_The request:_ Reproduce each line exactly. Skip none.

_Information shown:_

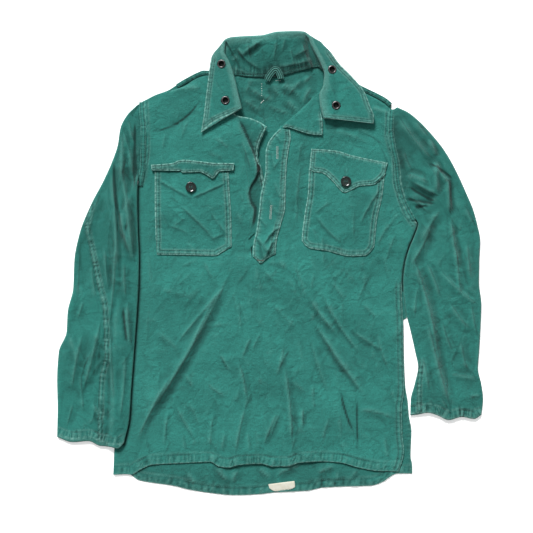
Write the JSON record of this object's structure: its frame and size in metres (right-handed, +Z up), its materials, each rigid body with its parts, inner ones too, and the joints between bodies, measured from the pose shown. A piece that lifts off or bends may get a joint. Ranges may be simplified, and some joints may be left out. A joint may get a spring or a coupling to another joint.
{
  "type": "field shirt",
  "caption": "Long-sleeved cotton pullover shirt laid flat, with a pointed half placket, two flapped chest pockets and metal eyelets in an open collar.",
  "frame": {"origin": "middle of the laid-out shirt's box, on the surface that it lies on", "axes": "+X to the viewer's right across the shirt, +Y from the hem towards the collar, +Z up, out of the shirt's front"},
  "size_m": [0.766, 0.8329, 0.0201],
  "materials": {
    "cloth": "washed cotton twill, teal green",
    "button": "glossy, very dark green",
    "eyelet": "worn dark metal",
    "label_tape": "plain cream tape"
  },
  "bodies": {
    "root": {"back": "cloth", "front": "cloth", "sleeve_left": "cloth", "sleeve_right": "cloth", "collar": "cloth", "shoulder_left": "cloth", "shoulder_right": "cloth", "placket_over": "cloth", "placket_under": "cloth", "lapel": "cloth", "pocket_left": "cloth", "pocket_right": "cloth", "flap_left": "cloth", "flap_right": "cloth", "hanger_loop": "cloth", "label": "label_tape", "button_pocket_left": "button", "button_pocket_right": "button", "button_placket": "button", "eyelet_left_upper": "eyelet", "eyelet_left_lower": "eyelet", "eyelet_right_upper": "eyelet", "eyelet_right_lower": "eyelet"}
  },
  "joints": []
}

_Exercise response:_
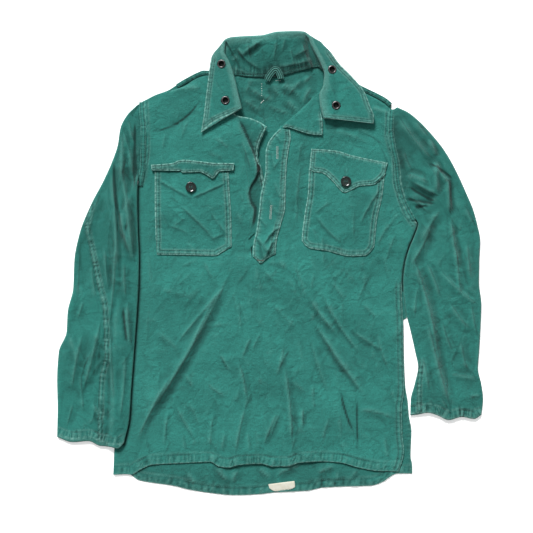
Write the JSON record of this object's structure: its frame and size in metres (right-handed, +Z up), its materials, each rigid body with its parts, inner ones too, and the joints between bodies, measured from the pose shown. A piece that lifts off or bends may get a joint. Ranges may be simplified, and some joints may be left out. A joint may get a spring or a coupling to another joint.
{
  "type": "field shirt",
  "caption": "Long-sleeved cotton pullover shirt laid flat, with a pointed half placket, two flapped chest pockets and metal eyelets in an open collar.",
  "frame": {"origin": "middle of the laid-out shirt's box, on the surface that it lies on", "axes": "+X to the viewer's right across the shirt, +Y from the hem towards the collar, +Z up, out of the shirt's front"},
  "size_m": [0.766, 0.8329, 0.0201],
  "materials": {
    "cloth": "washed cotton twill, teal green",
    "button": "glossy, very dark green",
    "eyelet": "worn dark metal",
    "label_tape": "plain cream tape"
  },
  "bodies": {
    "root": {"back": "cloth", "front": "cloth", "sleeve_left": "cloth", "sleeve_right": "cloth", "collar": "cloth", "shoulder_left": "cloth", "shoulder_right": "cloth", "placket_over": "cloth", "placket_under": "cloth", "lapel": "cloth", "pocket_left": "cloth", "pocket_right": "cloth", "flap_left": "cloth", "flap_right": "cloth", "hanger_loop": "cloth", "label": "label_tape", "button_pocket_left": "button", "button_pocket_right": "button", "button_placket": "button", "eyelet_left_upper": "eyelet", "eyelet_left_lower": "eyelet", "eyelet_right_upper": "eyelet", "eyelet_right_lower": "eyelet"}
  },
  "joints": []
}